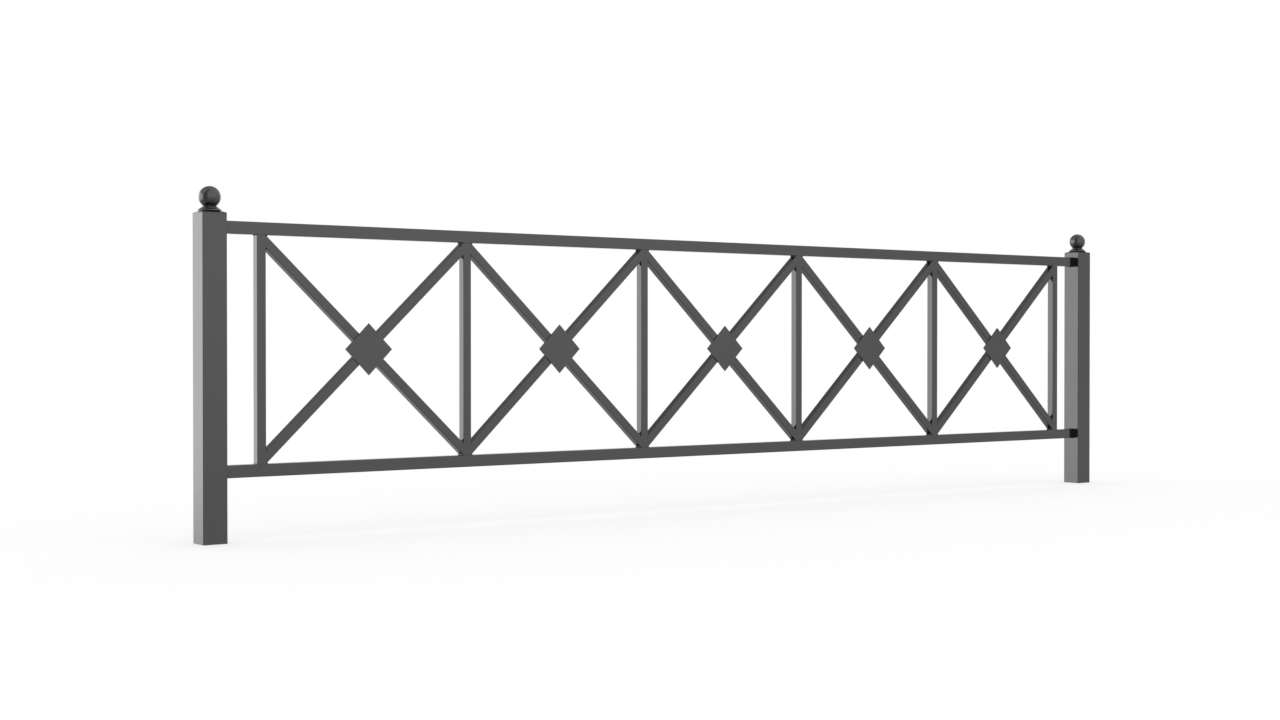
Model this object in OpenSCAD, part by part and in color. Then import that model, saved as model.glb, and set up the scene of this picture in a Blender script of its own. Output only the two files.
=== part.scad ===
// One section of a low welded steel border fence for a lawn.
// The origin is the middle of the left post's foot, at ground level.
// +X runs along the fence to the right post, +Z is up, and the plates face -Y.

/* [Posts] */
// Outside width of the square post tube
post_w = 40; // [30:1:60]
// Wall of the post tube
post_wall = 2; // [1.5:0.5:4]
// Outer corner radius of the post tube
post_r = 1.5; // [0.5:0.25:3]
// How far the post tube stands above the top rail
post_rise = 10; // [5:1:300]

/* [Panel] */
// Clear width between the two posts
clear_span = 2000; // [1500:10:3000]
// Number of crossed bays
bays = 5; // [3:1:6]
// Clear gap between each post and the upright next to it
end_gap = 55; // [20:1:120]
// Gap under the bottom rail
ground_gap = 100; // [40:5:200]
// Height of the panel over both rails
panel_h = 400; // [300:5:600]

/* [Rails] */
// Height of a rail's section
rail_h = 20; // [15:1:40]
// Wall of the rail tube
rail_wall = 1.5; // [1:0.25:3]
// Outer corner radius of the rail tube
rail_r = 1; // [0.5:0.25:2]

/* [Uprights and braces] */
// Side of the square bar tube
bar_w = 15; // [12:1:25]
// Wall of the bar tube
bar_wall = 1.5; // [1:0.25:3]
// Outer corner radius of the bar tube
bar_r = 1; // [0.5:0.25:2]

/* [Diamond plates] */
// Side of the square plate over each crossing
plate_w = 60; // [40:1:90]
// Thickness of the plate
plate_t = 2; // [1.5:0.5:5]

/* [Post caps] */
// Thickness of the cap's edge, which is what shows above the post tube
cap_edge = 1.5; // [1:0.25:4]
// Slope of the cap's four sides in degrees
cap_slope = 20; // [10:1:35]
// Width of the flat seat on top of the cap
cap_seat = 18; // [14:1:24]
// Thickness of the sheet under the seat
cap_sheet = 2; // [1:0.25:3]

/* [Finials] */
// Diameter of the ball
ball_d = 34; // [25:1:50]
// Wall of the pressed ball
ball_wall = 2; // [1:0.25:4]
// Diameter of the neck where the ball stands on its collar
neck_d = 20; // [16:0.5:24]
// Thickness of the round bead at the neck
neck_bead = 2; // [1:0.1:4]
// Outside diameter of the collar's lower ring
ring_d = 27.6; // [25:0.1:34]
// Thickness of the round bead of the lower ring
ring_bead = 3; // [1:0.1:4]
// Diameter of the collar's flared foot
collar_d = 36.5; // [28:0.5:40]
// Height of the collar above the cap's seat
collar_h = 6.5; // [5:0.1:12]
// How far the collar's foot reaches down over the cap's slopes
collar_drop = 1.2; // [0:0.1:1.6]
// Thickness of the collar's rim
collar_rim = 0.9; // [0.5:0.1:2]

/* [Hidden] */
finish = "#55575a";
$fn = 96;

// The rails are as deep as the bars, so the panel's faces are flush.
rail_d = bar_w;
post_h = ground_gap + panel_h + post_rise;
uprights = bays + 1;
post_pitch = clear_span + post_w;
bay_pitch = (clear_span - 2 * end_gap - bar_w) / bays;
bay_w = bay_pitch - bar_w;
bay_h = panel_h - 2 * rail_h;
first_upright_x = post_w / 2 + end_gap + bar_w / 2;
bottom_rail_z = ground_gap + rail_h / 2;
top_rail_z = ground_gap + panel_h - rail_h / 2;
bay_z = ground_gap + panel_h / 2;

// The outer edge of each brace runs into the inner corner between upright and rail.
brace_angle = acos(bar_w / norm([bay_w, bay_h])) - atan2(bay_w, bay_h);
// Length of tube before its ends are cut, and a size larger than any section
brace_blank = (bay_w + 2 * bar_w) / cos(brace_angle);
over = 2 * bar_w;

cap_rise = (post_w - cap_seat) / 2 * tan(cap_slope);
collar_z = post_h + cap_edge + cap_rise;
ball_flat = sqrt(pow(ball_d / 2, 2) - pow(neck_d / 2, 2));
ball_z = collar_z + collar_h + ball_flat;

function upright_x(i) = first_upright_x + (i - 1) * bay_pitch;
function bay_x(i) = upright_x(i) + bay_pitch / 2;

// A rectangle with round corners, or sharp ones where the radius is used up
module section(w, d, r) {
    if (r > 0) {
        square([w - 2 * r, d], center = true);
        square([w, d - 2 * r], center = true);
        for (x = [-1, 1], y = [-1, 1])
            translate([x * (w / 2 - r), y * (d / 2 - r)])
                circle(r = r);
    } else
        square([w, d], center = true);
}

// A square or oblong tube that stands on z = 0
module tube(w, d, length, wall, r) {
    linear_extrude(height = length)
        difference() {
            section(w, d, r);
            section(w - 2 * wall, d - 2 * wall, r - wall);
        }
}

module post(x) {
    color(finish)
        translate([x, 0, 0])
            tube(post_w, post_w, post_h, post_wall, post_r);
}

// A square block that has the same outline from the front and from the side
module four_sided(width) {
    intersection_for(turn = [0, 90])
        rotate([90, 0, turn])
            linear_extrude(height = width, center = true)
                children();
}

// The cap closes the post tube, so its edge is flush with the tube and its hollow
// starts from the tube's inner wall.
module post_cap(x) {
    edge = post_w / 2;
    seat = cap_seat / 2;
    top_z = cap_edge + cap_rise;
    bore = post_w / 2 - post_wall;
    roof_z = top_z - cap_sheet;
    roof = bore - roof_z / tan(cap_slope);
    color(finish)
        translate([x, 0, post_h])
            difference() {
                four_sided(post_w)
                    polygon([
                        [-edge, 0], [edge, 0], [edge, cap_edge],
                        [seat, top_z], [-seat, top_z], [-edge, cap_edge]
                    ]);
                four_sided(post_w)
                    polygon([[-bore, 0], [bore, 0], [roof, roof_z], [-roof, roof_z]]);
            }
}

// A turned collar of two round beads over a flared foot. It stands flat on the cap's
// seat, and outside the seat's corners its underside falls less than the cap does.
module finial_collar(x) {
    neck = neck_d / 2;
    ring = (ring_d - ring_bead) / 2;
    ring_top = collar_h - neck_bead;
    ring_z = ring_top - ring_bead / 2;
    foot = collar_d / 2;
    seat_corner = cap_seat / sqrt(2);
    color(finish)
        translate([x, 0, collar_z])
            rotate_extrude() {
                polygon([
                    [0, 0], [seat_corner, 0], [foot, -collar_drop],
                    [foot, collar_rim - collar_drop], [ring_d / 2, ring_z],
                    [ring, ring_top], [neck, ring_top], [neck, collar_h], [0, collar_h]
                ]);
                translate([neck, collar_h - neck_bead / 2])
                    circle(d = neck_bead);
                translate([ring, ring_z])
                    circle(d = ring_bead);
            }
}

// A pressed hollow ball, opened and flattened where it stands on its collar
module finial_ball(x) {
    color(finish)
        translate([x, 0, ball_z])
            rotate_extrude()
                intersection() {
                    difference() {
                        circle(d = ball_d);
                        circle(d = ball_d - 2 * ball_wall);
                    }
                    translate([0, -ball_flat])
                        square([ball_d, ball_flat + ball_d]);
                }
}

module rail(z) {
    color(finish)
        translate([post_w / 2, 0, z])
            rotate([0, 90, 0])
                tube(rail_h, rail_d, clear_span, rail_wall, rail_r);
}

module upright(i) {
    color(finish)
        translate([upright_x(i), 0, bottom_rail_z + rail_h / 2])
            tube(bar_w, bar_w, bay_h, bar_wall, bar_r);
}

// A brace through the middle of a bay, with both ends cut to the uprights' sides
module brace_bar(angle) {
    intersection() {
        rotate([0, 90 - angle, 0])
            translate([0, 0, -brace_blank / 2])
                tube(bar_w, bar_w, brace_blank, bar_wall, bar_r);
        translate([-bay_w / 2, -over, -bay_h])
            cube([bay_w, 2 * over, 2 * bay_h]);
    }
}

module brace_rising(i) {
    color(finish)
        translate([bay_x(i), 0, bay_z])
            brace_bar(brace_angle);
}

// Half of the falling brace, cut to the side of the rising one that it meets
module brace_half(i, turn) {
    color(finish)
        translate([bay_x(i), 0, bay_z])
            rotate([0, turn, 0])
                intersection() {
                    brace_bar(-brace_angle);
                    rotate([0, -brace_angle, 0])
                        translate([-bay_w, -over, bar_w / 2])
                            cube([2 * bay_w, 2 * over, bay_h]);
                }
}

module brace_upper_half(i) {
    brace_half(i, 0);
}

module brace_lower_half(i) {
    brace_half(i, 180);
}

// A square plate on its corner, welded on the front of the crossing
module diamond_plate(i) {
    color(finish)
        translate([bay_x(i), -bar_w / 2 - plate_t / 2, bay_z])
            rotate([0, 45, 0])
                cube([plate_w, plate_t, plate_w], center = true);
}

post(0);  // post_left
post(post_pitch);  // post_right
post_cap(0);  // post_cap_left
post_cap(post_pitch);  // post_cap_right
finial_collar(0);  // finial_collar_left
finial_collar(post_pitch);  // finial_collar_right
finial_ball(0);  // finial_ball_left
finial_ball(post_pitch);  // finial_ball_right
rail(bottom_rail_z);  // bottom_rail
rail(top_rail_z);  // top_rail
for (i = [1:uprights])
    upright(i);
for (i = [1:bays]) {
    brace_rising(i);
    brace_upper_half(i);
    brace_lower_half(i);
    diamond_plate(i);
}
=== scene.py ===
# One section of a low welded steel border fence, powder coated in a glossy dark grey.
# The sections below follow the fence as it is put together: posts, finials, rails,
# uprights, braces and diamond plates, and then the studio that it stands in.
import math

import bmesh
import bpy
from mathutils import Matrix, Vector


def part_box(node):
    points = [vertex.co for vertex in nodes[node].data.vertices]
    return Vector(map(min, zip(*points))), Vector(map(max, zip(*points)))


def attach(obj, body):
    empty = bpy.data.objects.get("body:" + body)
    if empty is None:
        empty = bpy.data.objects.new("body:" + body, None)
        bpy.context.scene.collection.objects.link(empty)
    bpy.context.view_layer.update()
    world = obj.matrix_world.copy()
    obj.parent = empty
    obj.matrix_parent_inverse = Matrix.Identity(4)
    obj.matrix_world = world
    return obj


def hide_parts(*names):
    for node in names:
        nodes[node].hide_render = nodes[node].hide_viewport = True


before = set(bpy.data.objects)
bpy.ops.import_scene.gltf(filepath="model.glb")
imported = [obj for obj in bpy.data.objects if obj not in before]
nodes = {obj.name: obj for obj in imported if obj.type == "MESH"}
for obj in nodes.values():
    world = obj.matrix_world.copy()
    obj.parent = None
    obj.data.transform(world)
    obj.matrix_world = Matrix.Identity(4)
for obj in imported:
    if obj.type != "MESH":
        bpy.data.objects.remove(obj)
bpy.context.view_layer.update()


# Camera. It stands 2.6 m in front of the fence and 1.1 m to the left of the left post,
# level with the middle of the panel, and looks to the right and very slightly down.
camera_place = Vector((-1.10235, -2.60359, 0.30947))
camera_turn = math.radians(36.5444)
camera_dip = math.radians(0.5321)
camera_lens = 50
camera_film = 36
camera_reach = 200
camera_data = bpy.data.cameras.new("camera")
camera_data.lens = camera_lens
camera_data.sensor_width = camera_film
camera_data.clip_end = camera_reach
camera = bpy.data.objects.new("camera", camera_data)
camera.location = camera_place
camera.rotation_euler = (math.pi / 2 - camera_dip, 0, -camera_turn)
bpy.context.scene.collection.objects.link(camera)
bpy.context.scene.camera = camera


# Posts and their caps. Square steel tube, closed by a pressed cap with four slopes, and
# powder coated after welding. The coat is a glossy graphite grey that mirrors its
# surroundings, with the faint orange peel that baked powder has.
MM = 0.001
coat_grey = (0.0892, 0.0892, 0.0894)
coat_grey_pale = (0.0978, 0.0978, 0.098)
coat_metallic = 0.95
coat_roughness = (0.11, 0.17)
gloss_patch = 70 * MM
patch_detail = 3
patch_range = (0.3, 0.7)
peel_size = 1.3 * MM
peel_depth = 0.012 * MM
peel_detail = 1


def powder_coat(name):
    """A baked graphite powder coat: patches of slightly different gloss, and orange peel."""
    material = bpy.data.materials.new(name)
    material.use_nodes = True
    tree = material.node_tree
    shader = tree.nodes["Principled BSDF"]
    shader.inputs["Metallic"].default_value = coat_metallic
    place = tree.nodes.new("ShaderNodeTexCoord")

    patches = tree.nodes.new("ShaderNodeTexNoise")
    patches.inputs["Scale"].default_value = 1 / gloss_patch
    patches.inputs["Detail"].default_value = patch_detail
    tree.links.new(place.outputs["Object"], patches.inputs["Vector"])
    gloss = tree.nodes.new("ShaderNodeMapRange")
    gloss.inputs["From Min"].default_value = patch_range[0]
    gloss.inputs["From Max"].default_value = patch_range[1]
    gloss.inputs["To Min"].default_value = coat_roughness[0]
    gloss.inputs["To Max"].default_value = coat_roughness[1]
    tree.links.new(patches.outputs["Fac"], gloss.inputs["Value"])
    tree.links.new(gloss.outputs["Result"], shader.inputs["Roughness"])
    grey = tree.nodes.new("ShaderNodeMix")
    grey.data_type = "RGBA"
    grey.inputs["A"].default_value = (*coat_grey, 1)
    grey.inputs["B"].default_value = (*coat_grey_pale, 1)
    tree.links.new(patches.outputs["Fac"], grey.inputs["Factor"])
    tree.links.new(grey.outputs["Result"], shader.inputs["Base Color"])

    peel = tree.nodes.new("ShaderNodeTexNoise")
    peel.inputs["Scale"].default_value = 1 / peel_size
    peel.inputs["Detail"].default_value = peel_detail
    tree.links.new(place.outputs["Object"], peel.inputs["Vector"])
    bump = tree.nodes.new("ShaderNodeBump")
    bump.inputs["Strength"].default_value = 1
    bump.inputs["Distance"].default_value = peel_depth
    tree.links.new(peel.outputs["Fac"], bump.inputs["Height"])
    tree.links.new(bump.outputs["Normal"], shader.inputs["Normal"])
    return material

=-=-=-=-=

*What you should do*:
Print exactly the run of lines that starts at the line with "of the crossing" and ends at the line with "if empty is". Leave out every other line.

*Solution for this problem*:
// A square plate on its corner, welded on the front of the crossing
module diamond_plate(i) {
    color(finish)
        translate([bay_x(i), -bar_w / 2 - plate_t / 2, bay_z])
            rotate([0, 45, 0])
                cube([plate_w, plate_t, plate_w], center = true);
}

post(0);  // post_left
post(post_pitch);  // post_right
post_cap(0);  // post_cap_left
post_cap(post_pitch);  // post_cap_right
finial_collar(0);  // finial_collar_left
finial_collar(post_pitch);  // finial_collar_right
finial_ball(0);  // finial_ball_left
finial_ball(post_pitch);  // finial_ball_right
rail(bottom_rail_z);  // bottom_rail
rail(top_rail_z);  // top_rail
for (i = [1:uprights])
    upright(i);
for (i = [1:bays]) {
    brace_rising(i);
    brace_upper_half(i);
    brace_lower_half(i);
    diamond_plate(i);
}
=== scene.py ===
# One section of a low welded steel border fence, powder coated in a glossy dark grey.
# The sections below follow the fence as it is put together: posts, finials, rails,
# uprights, braces and diamond plates, and then the studio that it stands in.
import math

import bmesh
import bpy
from mathutils import Matrix, Vector


def part_box(node):
    points = [vertex.co for vertex in nodes[node].data.vertices]
    return Vector(map(min, zip(*points))), Vector(map(max, zip(*points)))


def attach(obj, body):
    empty = bpy.data.objects.get("body:" + body)
    if empty is None:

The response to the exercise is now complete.